Before his trip to Ethiopia, at Washington-based think-tank US Institute for Peace, Feltman said as many as 900,000 people in Tigray faced famine-like conditions, while 90 per cent of the population needs aid.
He added that the most serious obstacle to getting food, medicine, and other critical assistance was the Ethiopian government, which imposed bureaucratic obstacles and expelled seven senior UN humanitarian and human rights officials in October.

“This, unfortunately, suggests an intentional effort by the authorities to deprive Ethiopians who are suffering of receiving lifesaving assistance,” said Feltman.
Meanwhile, the special envoy said the government’s airstrikes and TPLF’s alliances with other disaffected armed groups were “alarming,” and warned that the country risked sliding into a bigger conflagration.

“A multi-decade civil war in Ethiopia would be disastrous for its future and for its people,” Feltman warned.
“We urge the government of Ethiopia, the TPLF, and the other belligerents to give peace a chance, to choose a different path and engage in dialogue without preconditions.”

Feltman deflected accusations that the US was biased toward the TPLF.
“Let me be clear: We oppose any TPLF move to Addis or any attempt by the TPLF to besiege Addis. This is a message we have also underscored in our engagement with TPLF leaders,” said the US envoy.

He also denied claims that President Joe Biden’s administration planned to replace Ahmed with a TPLF-dominated regime.
According to USIP, Feltman said the Biden administration was prepared to impose sanctions targeting all parties to the conflict and those obstructing humanitarian operations, leaving thousands killed, hundreds raped, and over 2.5 million people forced to flee their homes.

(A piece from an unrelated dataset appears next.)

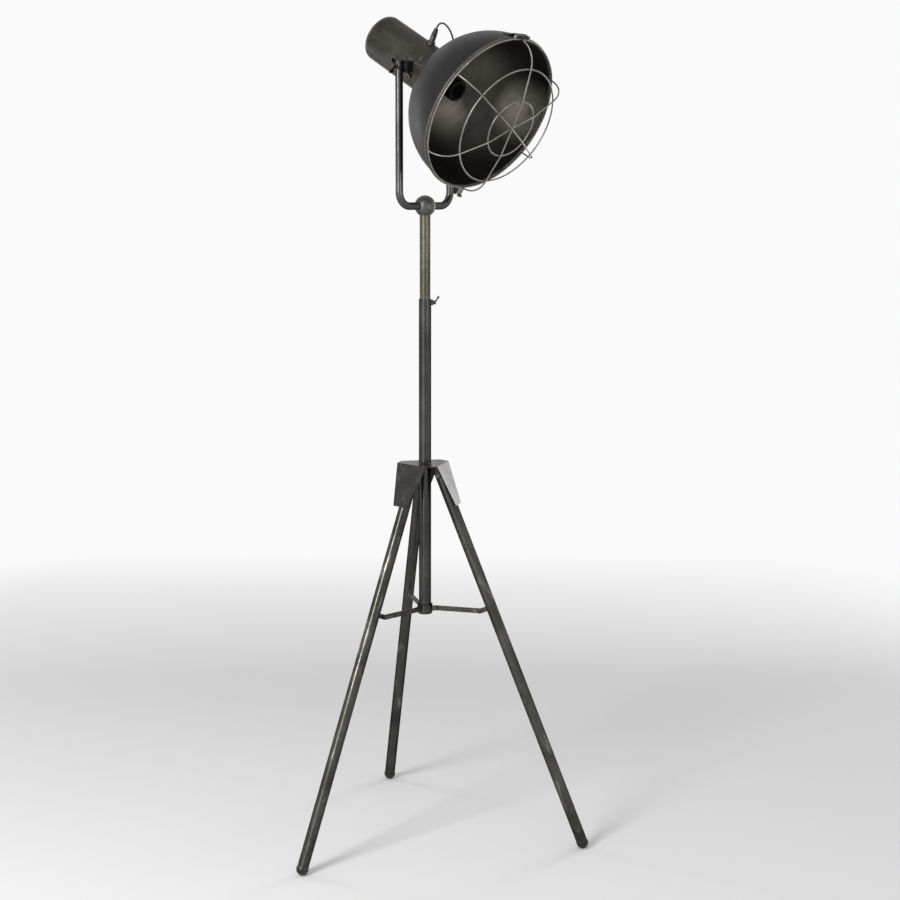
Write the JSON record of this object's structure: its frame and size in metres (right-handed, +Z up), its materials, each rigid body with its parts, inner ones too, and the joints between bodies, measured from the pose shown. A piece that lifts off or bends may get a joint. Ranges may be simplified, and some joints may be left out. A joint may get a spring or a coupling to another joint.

In September, the US president issued an executive order to impose sanctions on parties “complicit in prolonging,” the conflict in the Tigray region.
On November 2, citing “gross violations of internationally recognised human rights,” Biden informed Congress of his intent to end a preferential trade designation for Ethiopia as of January 1, 2022. The African Growth and Opportunity Act (AGOA) provides market access to the US for some sub-Saharan African countries.
Meanwhile, Ahmed declared a six-month state of emergency on Wednesday, calling on his compatriots to defend their neighbourhoods if rebels arrive in the capital.
On Sunday, he boasted on Facebook that: “We will bury the enemy with our blood and bones.” His rhetorics have drawn the ire of Facebook, which removed a post by Abiy urging Ethiopians to rise up and “bury” the Tigray rebels.

According to the social media’s spokeswoman Emily Cain, Ahmed’s post on Sunday violated Facebook’s policies against inciting and supporting violence.
“The obligation to die for Ethiopia belongs to all of us,” said Ahmed, telling Ethiopians to fight the rebels by “holding any weapon or capacity.”
The US and other countries have warned Ethiopia about “dehumanising rhetoric” after the prime minister in comments in July described the Tigray forces as “cancer” and “weeds.”

Meanwhile, Ethiopia’s government yesterday said it was on the brink of victory in an “existential war” against Tigrayan rebels and vowed to fight on, in an apparent rebuke of international ceasefire calls on the conflict’s first anniversary.
“This is not a country that crumbles under foreign propaganda! We are fighting an existential war!” the government’s communications office said on Facebook, following advances by rebel groups towards the capital.
The combative statement could dampen hopes for a negotiated settlement between the government of Prime Minister, winner of the 2019 Nobel Peace Prize, and the TPLF rebel group.